Lapid recognized in Rome that “In the past few years, mistakes were made.”
He added, “Israel’s bipartisan standing was hurt. We will fix those mistakes together.”
(Michael Crowley of The New York Times in covering the meeting noted: “Mr. Blinken met Mr. Lapid last month in Israel following the cease-fire that ended a 10-day conflict between Israel and Gaza-based Hamas set off by violence within Israel between Arabs and Jews.” The newspaper did not respond to my query asking if it now regards Sheikh Jarrah in occupied East Jerusalem as part of Israel and no correction was issued.)
Biden silent
President Joe Biden surely could not be happier to have an Israeli foreign minister pursuing colonial policies more diplomatically than the more abrasive Netanyahu and his representatives. Quiet, not justice, is what Biden is pursuing.
The president, rightly, entered office thinking little of the prospects for peace negotiations. But he’s also unwilling to stand up to Israel’s ongoing occupation of Palestinian territory and is perfectly content to run over Congress to re-arm Israel with precisely the same weaponry used in May to kill Palestinian families in their homes.
The Biden administration is also failing to reverse course on President Donald Trump’s efforts to normalize illegal Israeli settlements in the occupied West Bank.
Additionally, the Biden administration has indicated it is sticking with the Trump administration’s signing off on Israel’s illegal annexation of the Golan Heights.
A previous State Department comment to The Washington Free Beacon was less clear. The new statement suggests the Biden administration has caved before the stridently anti-Palestinian and anti-Arab Free Beacon.
In Monday’s White House readout of Biden’s meeting with Reuven Rivlin, Israel’s outgoing president, the two leaders reportedly “discussed recent developments in Gaza and the West Bank” with Biden emphasizing “the importance of Israel taking steps to ensure calm, stability, and to support greater economic opportunities for the Palestinian people.”
In recent years, we have repeatedly seen Israeli and American leaders stress “economic opportunities” over political freedom for Palestinians.
Biden, as usual, made a nod toward the two-state solution with no specific mention of illegal settlement activity or Israel’s discriminatory policies.
Democrats ignore occupier’s violence
On 23 June, 73 members of Congress did write Biden urging him to change direction by withdrawing the Trump administration’s highly biased “peace plan” – which even they put in quotation marks.
They also suggested making clear that “the United States considers settlements to be inconsistent with international law by reissuing relevant State Department and US customs guidance to that effect.” And they rightly urged Biden to “strongly oppose the forced expulsion via eviction of Palestinian families from their homes in East Jerusalem and throughout Palestinian territory,” though far fewer have spoken out this week specifically regarding Silwan.
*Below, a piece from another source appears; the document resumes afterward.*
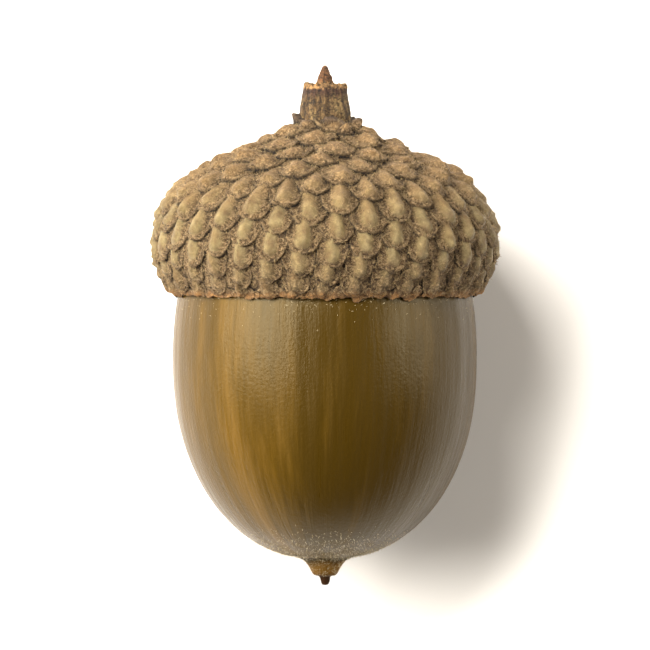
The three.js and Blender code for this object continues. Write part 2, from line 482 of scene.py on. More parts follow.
@dataclass(frozen=True)
class Fur:
    """Short hairs scattered over a surface, as thin tapered blades."""

    name: str
    finish: str
    per_mm2: float
    length: float
    width: float
    lean: float
    seed: int = 3
    shortest: float = 0.45
    least_lean: float = 0.45
    sideways: float = 0.3
    half_turn: float = 3.14

    def blade(self) -> bpy.types.Object:
        """Makes one hair, a unit long, that bends a little towards its tip.

        Returns:
            The hair.
        """
        points = np.array([(-0.5, 0, 0), (0.5, 0, 0), (0.34, 0.1, 0.55), (-0.34, 0.1, 0.55), (0, 0.3, 1)])
        name = self.name + "_blade"
        return make_object(name, mesh_of(name, points, [(0, 1, 2, 3), (3, 2, 4)]))

    def grow(self, host: bpy.types.Mesh) -> bpy.types.Mesh:
        """Scatters the hairs where the host's fur attribute is above 0.

        Args:
            host: the surface, in millimetres, with an attribute named fur.

        Returns:
            The hairs as one mesh.
        """
        blade = self.blade()
        inputs = {
            "Hairs per mm2": self.per_mm2,
            "Length": self.length,
            "Width": self.width,
            "Lean": self.lean,
            "Seed": self.seed,
            "Blade": blade,
        }
        recipe = Recipe(self.name, inputs, self.finish)
        add, given, seed = recipe.add, recipe.given, recipe.given["Seed"]
        fur = add("GeometryNodeInputNamedAttribute", {"Name": "fur"}, data_type="FLOAT")
        density = add("ShaderNodeMath", [fur, given["Hairs per mm2"]], operation="MULTIPLY")
        spots = {"Mesh": given["Mesh"], "Density": density, "Seed": seed}
        spots = add("GeometryNodeDistributePointsOnFaces", spots, distribute_method="RANDOM")
        least = add("ShaderNodeMath", [given["Lean"], self.least_lean], operation="MULTIPLY")
        ends = [
            add("ShaderNodeCombineXYZ", [tilt, -self.sideways * side, -self.half_turn * side])
            for tilt, side in ((least, 1), (given["Lean"], -1))
        ]
        tilts = {0: ends[0], 1: ends[1], "Seed": seed}
        tilts = add("FunctionNodeRandomValue", tilts, data_type="FLOAT_VECTOR")
        tilts = add("FunctionNodeEulerToRotation", [tilts])
        turn = [spots.node.outputs["Rotation"], tilts]
        turn = add("FunctionNodeRotateRotation", turn, rotation_space="LOCAL")
        share = {2: self.shortest, 3: 1.0, "Seed": seed}
        share = add("FunctionNodeRandomValue", share, 1, data_type="FLOAT")
        reach = add("ShaderNodeMath", [share, given["Length"]], operation="MULTIPLY")
        size = add("ShaderNodeCombineXYZ", [given["Width"], reach, reach])
        hairs = recipe.planted({"Points": spots, "Rotation": turn, "Scale": size}, "Blade")
        return recipe.run(host, hairs, blade)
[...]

To establish their bona fides as rock-solid supporters of Israel they called on Biden to “insist through all channels that Hamas stop further rocket attacks against Israel.” They said nothing, however, against the much greater violence of the occupying power, Israel, which wields direct and indirect violence on a daily basis against Palestinians.
Yes, mistakes were made, as Lapid said, though these “mistakes” were in fact Israeli policy often enabled by Democrats and only occasionally contested. American politicians, many Democrats among them, are compounding the “mistakes” and Israeli policy decisions by continuing to arm and politically favor the occupying power.
As usual, the typical caveats about the Republicans being even worse pertain. But Democrats, with a bit more expected of them, remain a reliable source of disappointment with their cowardice in failing to speak out for Palestinian rights and freedom.